Choose from [‘zip’, ‘csv].

Type:: str

Parameters:

seq_len (int) – Target sequence length
select_seq_dim (List[int | str], optional) – Subset of all sequence channels. Could be a list of int indicating the chosen channel indice or a list of str indicating the column names for pd.Dataframe object. If None, use all channels. Defaults to None.
batch_size (int, optional) – Training and validation batch size. Defaults to 32.
data_dir (str, optional) – Directory to save the data file (default name: “data_tsl{total_seq_len}_tsd{seq_dim}_ir{irregular_dropout}.pt”). Defaults to “./data”.
train_val_test (List[float], optional) – Ratios of training, validation and testing dataset.

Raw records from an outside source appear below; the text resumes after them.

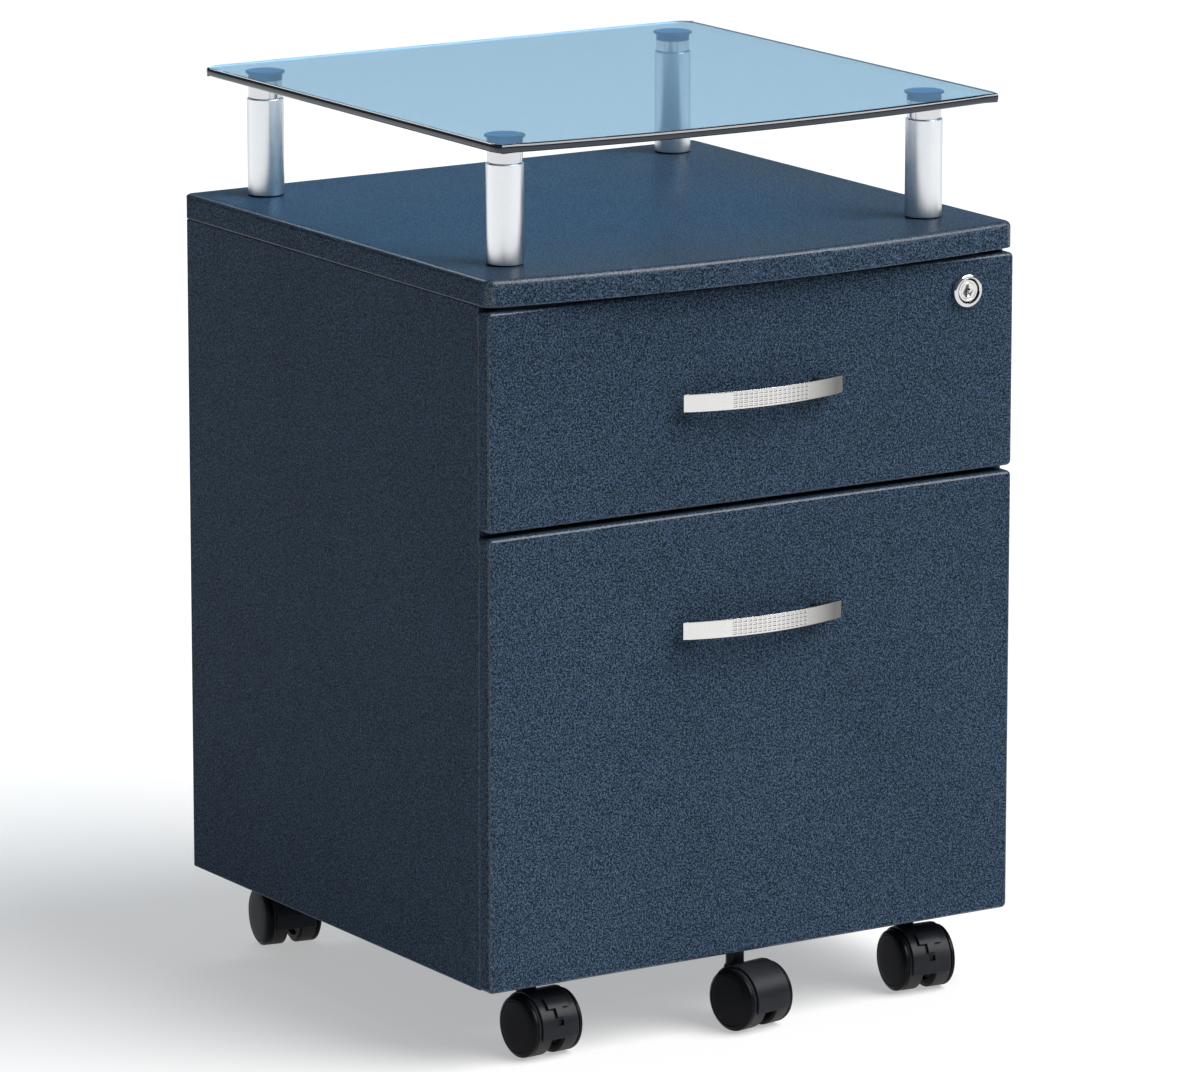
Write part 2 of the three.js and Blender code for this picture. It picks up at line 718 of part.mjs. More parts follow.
function addCaster(place, x, y, swivel, braked) {
  const caster = new THREE.Group();
  caster.position.set(x, y, 0);
  caster.rotation.z = THREE.MathUtils.degToRad(swivel);
  model.add(caster);
  addPiece(`caster_${place}_hood`, casterHood(braked), blackPlastic, caster);
  addPiece(`caster_${place}_wheel_left`, casterWheel(-1), blackPlastic, caster);
  addPiece(`caster_${place}_wheel_right`, casterWheel(1), blackPlastic, caster);
  if (braked) addPiece(`caster_${place}_brake`, brakeTab(), blackPlastic, caster);
}

addCarcass();
addShelf();
addBoxDrawer();
addFileDrawer();
cabinetCasters().forEach((caster) => addCaster(...caster));
addCaster('centre', 0, centreCasterY, 10, false);

export default model;
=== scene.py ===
"""Rolling pedestal cabinet with a raised glass shelf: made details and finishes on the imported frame.

Metres, +Z up, drawer fronts facing -Y. Sizes below are in millimetres where a name ends in _MM.
"""

import json
import math

import bmesh
import bpy
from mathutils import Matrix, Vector


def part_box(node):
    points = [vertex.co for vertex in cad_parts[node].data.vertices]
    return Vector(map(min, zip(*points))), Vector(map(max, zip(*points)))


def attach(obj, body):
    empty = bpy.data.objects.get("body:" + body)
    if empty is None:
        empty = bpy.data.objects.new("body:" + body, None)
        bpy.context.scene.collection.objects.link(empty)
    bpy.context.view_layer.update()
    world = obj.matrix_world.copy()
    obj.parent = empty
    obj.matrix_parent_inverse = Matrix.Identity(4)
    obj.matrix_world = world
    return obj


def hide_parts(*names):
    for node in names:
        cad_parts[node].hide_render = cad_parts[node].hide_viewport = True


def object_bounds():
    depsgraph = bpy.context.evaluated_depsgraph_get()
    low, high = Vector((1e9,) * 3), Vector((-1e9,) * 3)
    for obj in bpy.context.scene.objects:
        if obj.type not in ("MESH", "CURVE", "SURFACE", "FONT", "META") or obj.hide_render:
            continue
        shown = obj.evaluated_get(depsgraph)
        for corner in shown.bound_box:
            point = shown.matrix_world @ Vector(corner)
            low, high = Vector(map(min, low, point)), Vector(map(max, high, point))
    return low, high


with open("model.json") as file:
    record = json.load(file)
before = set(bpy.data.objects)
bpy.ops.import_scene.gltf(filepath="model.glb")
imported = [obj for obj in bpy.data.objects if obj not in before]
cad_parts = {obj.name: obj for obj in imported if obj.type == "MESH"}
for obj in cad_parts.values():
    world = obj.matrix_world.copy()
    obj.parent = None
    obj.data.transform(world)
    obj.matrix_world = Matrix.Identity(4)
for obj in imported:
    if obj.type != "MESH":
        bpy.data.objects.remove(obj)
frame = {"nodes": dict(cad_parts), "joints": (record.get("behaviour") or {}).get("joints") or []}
cad_low, cad_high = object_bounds()

MM = 0.001
NODES = frame["nodes"]

# Camera
CAMERA_PLACE = Vector((-2.7929, -4.4001, 1.4489))
CAMERA_AZIMUTH = math.radians(-32.375)
CAMERA_DIP = math.radians(12.407)
CAMERA_LENS = 235.6
CAMERA_SENSOR = 36.0

# Facets
TURNED_FACETS = 64
WHEEL_FACETS = 72
BOW_FACETS = 800
ROUND_SEGMENTS = 4
FLAT_ENOUGH = 0.98


def add_camera():
    camera = bpy.data.objects.new("camera", bpy.data.cameras.new("camera"))
    bpy.context.scene.collection.objects.link(camera)
    back = Vector((
        math.sin(CAMERA_AZIMUTH) * math.cos(CAMERA_DIP),
        -math.cos(CAMERA_AZIMUTH) * math.cos(CAMERA_DIP),
        math.sin(CAMERA_DIP),
    ))
    camera.rotation_mode = "QUATERNION"
    camera.rotation_quaternion = (-back).to_track_quat("-Z", "Y")
    camera.location = CAMERA_PLACE
    camera.data.lens = CAMERA_LENS
    camera.data.sensor_width = CAMERA_SENSOR
    camera.data.clip_end = 60
    bpy.context.scene.camera = camera


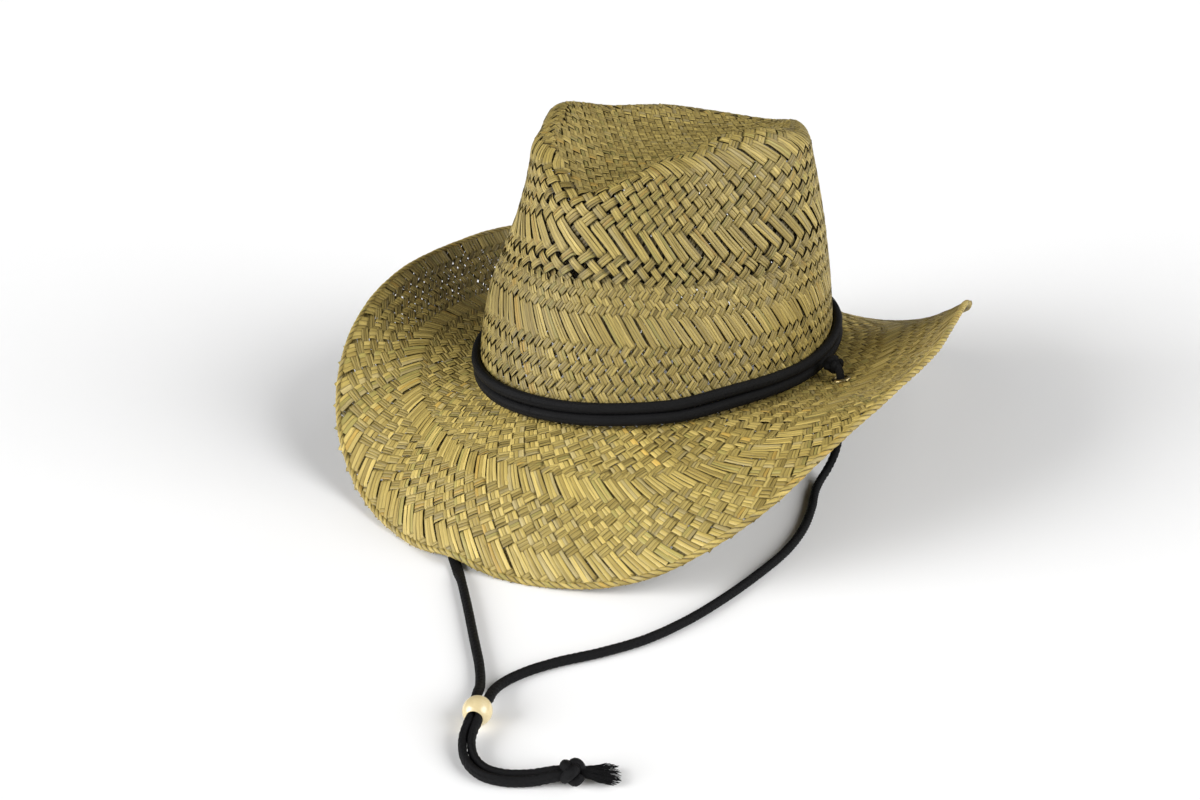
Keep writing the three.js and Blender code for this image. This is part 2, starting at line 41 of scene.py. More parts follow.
# ======================================================================================================================
# Shape of the hat, in millimetres, in the frame's own axes: +Z up, the front faces -Y, the wearer's left is +X
# ======================================================================================================================
BASE_A, BASE_B, BASE_Z = 105.8, 79.9, 45.6
SHIFT = np.array([0.0, -0.93, 0.0])
STRAW = 1.9
EDGE_R = 2.6
SEAM = 0.3
SHOULDER_R, SHOULDER_H = 11.8, 9.1
SPINE_FRONT, SPINE_BACK = -46.0, 66.0
SPINE_Z = (95.0, 99.0, 100.0)
CREASE_POWER = 2.1
BAND_TALL, BAND_THICK = 5.0, 4.4
CORD_D, CORD_Z = 3.9, 2.2
EYELET_DEG, EYELET_T = 92.5, 18.2
PRESS_DEG, PRESS_HALF, PRESS_LIFT, PRESS_KEEP = 0.0, 5.0, 2.9, 0.62
BEAD_R, BEAD_BORE_R = 5.5, 2.9

# Columns of the tables that part the hat every 15 degrees from the front to the back.
STEP = 15.0
WIDTH = [77.8, 78.2, 78.1, 76.5, 75.1, 75.3, 74.9, 72.3, 71.2, 74.8, 79.0, 79.3, 78.0]
INNER = [-15.6, -20.4, -21.1, -4.6, 10.7, 7.2, 0.0, 5.1, 7.4, -8.3, -24.0, -24.9, -22.0]
OUTER = [-56.8, -51.8, -37.8, -16.4, 9.2, 34.3, 49.9, 48.6, 36.0, 20.6, 3.0, -29.1, -50.0]
RADIUS = [62.9, 59.0, 55.2, 52.1, 48.3, 50.1, 55.3, 58.1, 59.2, 61.7, 69.4, 83.5, 92.5]
HEIGHT = [97.1, 103.0, 110.3, 114.6, 118.0, 120.2, 120.0, 116.7, 113.2, 111.7, 109.6, 104.2, 100.5]
BULGE = [-2.5, -2.5, -2.0, -1.0, 0.5, 2.0, 2.8, 2.8, 2.8, 2.8, 2.8, 2.8, 2.8]

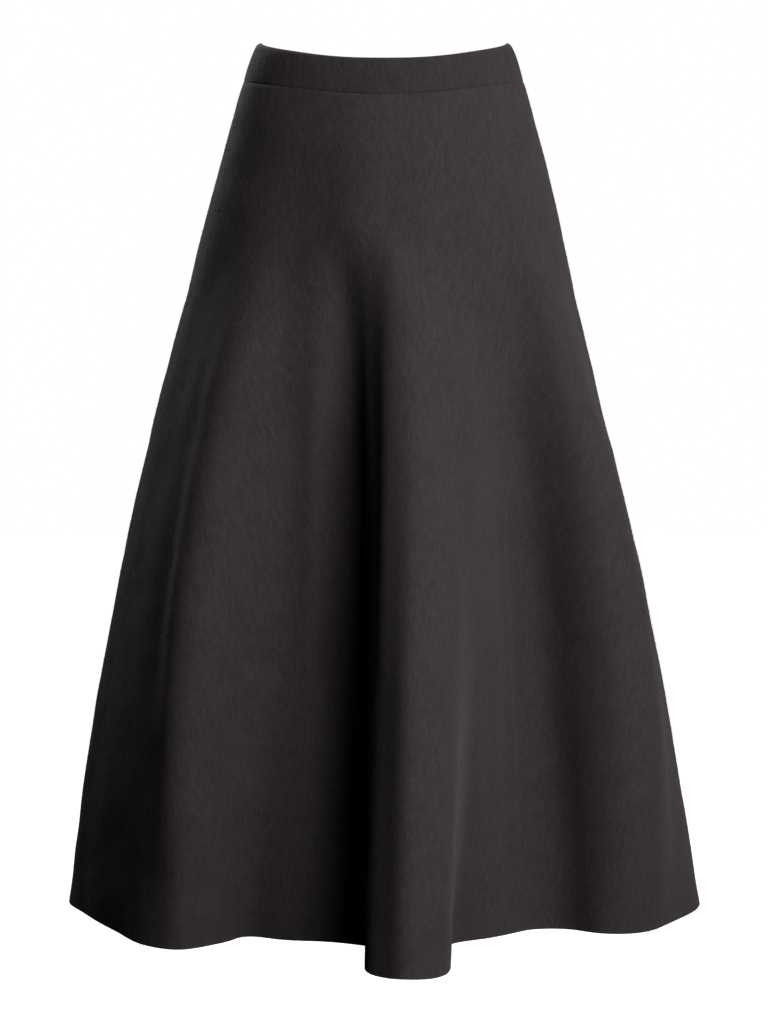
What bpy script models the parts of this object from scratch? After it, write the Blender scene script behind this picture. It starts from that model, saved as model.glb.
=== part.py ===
"""A flared midi skirt of thick wool knit with an elastic waistband, hanging open as if it were worn.

Frame: metres, +Z up, -Y the front, +X the right of someone who faces the front. The origin is the middle
of the waist ring, half way up the waistband, where the wearer holds the skirt.
"""

from collections import namedtuple

import bmesh
import bpy
import numpy as np

# Driving sizes, in metres
SKIRT_DROP = 0.779  # from the top of the waistband at a side seam down to the hem
BAND_HEIGHT = 0.033
BAND_WALL = 0.0042  # two layers of the knit round a flat elastic
CLOTH_WALL = 0.0022
SEAM_GAP = 0.0003

TOP_Z = BAND_HEIGHT / 2
FRONT_DIP = 0.016  # the waist line is lower at the front centre than at the side seams
BACK_DIP = 0.010
DIP_FADES_BY = 0.24  # the drop below which every section is level

# The waistband puffs out over its elastic, folds over at the top, and sinks into the waist seam
BAND_PUFF = 0.0012
TOP_FOLD_PINCH = 0.0014
SEAM_GROOVE = 0.0011
SOFT_EDGE = 0.0045

STEPS_IN_SPAN = 2  # columns of faces between one fold line and the next

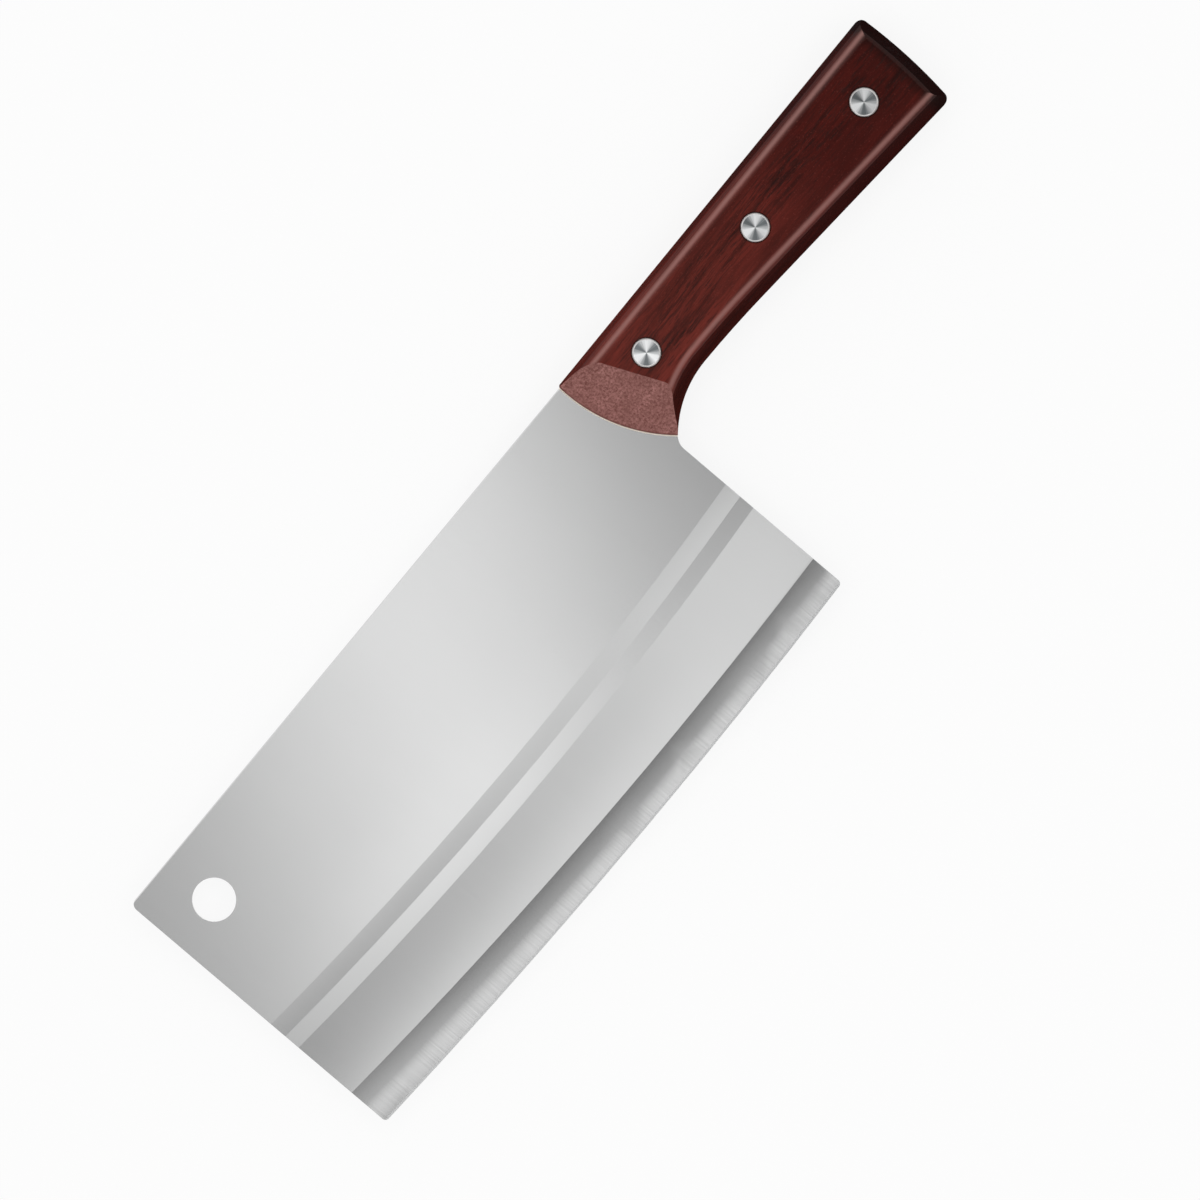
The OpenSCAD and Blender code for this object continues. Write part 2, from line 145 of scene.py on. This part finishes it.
# How much of each colour shows where its mask is full
WOOD_SHARES = {
    "fibre": 0.55, "streak": 0.85, "pore": 0.75, "speck": 0.28,
    "butt": 0.85, "painted_highlight": 0.62, "gap_shadow": 0.85,
}
FACET_SHARES = {"blotch": 0.35, "band": 0.35, "foot": 0.65}
# How far painted shade darkens the slopes on the spine side and on the belly side
SPINE_SLOPE_SHADE = 0.15
BELLY_SLOPE_SHADE = 0.72
HONED_SHARE = 0.8
RING_SHARE = 0.18

# How far the steel's shade swings about the middle for the grind and clouds, and for the marks
FINE_SWING = 0.10
MARKS_SWING = 0.5
MIDDLE_SHADE = 0.5

# Borders of the handle's slopes and ridges, as the upward or sideways part of the surface normal
FLANK_TILT = (0.80, 0.60)
FLANK_SIDEWAYS = (-0.5, 0.3)
# Where the painted highlight on the ridges lies
HIGHLIGHT_TILT = (0.76, 0.88, 0.925, 0.985)
HIGHLIGHT_SIDEWAYS = (0.12, 0.30)
RIDGE_TILT = (0.62, 0.76, 0.95, 0.995)
FACET_MATCH = (0.9955, 0.9985)
UPRIGHT_TILT = (0.15, 0.35)

# Roughness, and what each finish adds to it or takes from it
STEEL_ROUGHNESS = {"grind": (0.14, 0.165), "bevel": 0.02, "lines": 0.20, "upright": 0.34}
WOOD_ROUGHNESS = {"deep": 0.40, "high": 0.30, "ridge": 0.15, "flank": -0.14, "facet": 0.50}
HEAD_ROUGHNESS = {"rings": (0.28, 0.34), "rim": 0.05}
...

Should be sum as 1.0. Defaults to [0.7, 0.2, 0.1].
condition (str, optional) – Possible condition type, choose from [None, ‘predict’,’impute’, ‘class’]. None standards for unconditional generation.
scale (bool, optional) – If True, StandardScaler will be used for z-score normalization. Training data will be used for calculating mu and sigma, then transform all time steps. Defaults to True.
inference_batch_size (int, optional) – Testing batch size. Defaults to 1024.
max_time (float, optional) – Time step index [0, 1, …, total_seq_len - 1] will be automatically generated. If max_time is given, then scale the time step index, [0, …, max_time]. Defaults to None.
add_coeffs (str, optional) – Include interpolation coefficients or not. Needed for KoVAE, GTGAN and SDEGAN. Choose from [None, ‘linear’, ‘cubic_spline’]. If None, don’t include. Defaults to None.
irregular_dropout (float, optional) – Dropout rate to similate irregular time series data by randomly dropout some time steps in the original data. Set between [0.0, 1.0] Defaults to 0.0.
**kwargs – Additional arguments for the model

get_data()

Use this to download time series, (optionally) scale data and (optionally) simulate irregular time series

The downloaded file will be saved as archive.csv or archive.zip depending on the data_source.